VMware's VMM which uses these hardware extensions still uses MMU virtualization, and most emulation code is shared with the software VMM.
The performance of the hardware-based VMM is dependent on the frequency of exits and hardware transitions between guest and host modes.

5. Qualitative comparison

Binary translation pros: better trap elimination thanks to adaptive translation, emulation routines can use predecoded guest instructions, and instead of transferring control to the VMM for all callouts, we can instead keep the emulated routine in the translation cache. I think this leads to better memory locality. It doesn't necessarily reduce traps, since call-outs don't trap and instead just transfer control to the VMM.
Hardware VMM pros: better code density (since there is no translation), easier to handle exceptions (BT VMM has to do odd things to recover state when exceptions occur in non-IDENT instructions), and system calls run without VMM intervention - the hardware automatically interacts with the VMCB block.

6. Experiments

Compute intensive workloads between the hardware and software VMM run at similar speeds. But as more privileged instructions occur, both VMMs suffer. However, the software VMM typically outperforms the hardware VMM because it can adapt to frequently exiting workloads.
The only place where the hardware VMM out-shined the software VMM was for workloads where there were few I/O exits compared to the number of system calls performed. I/O exists require traps to guest mode, but system calls do not. In the software VMM, both require call-outs to VMM code.

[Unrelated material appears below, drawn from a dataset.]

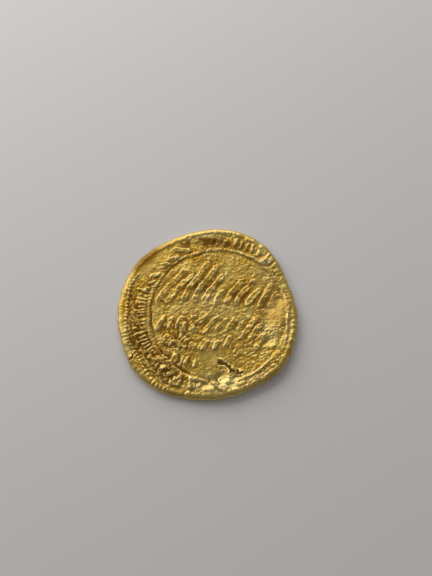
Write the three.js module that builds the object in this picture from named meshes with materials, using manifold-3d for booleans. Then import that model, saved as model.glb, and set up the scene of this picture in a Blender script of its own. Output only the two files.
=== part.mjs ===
// A hand-struck gold coin, lying with its better-kept face up. Millimetres, +Z up, and the origin lies under the
// middle of the coin, at the level that it rests on.
//
// The coin is one piece of gold. Its blank, the flan, was cut a little out of round and hammered between two
// dies. Each die left a thin raised circle, a margin of strokes that point to the middle, and rows of leaning
// strokes inside. The upper die also had a beaded border, and it sat off the middle of the flan, so that on one
// side the border runs off the edge. One stretch of the rim carries a low lip, another is bent up a little, and
// the upper face has a short crack and the edge a nick.

import * as THREE from "three";
import { mergeVertices } from "three/addons/utils/BufferGeometryUtils.js";
import Module from "manifold-3d";

const wasm = await Module();
wasm.setup();

// ---- Driving dimensions, in millimetres; directions are in degrees, anticlockwise from +X ----

// The flan's radius in eighteen even directions.
const RIM_RADII = [
  11.8, 11.4, 11.9, 12.33, 12.1, 11.68, 11.6, 11.9, 11.85,
  11.95, 12.05, 12.5, 12.45, 12.05, 11.95, 12.0, 12.4, 12.1,
];
const MEAN_RADIUS = 12;
const FIELD_THICKNESS = 0.76; // gold between the two fields
const RELIEF = 0.15; // height of the design above the field, on either face
const SHOULDER = 0.6; // width of the rounded rim, seen from above
const EDGE_SEGMENTS = 84;

const LIP = { middle: 82, halfWidth: 55, height: 0.16, least: 0.03 };
const BEND = { direction: -42, start: 4.5, end: 12, lift: 0.4 };
const CRACK = { from: [0.8, -6.9], direction: -20, length: 4.2, width: 0.5, depth: 0.14 };
const NICK = { from: [-10.9, -6.75], direction: 32, length: 1.35, width: 0.55, depth: 0.3 };

const LOWER_FIELD = RELIEF; // the lower design stands on z = 0
const UPPER_FIELD = LOWER_FIELD + FIELD_THICKNESS;
const MIDDLE = (LOWER_FIELD + UPPER_FIELD) / 2;
const TOP = UPPER_FIELD + RELIEF;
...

7. Software and hardware opportunities

The main difficulty for the hardware VMM in the experiments surrounded MMU virtualization. Maintaining shadow page tables is expensive!
Hardware support for MMU virtualization via nested page tables would eliminate page table tracing overhead, and eliminate VMM intervention during guest context switches (hardware handles updating page tables when moving between guests).

9. Conclusion

Hardware extensions make VMM design easier, but it doesn't improve performance over binary translation and software-based VMMs.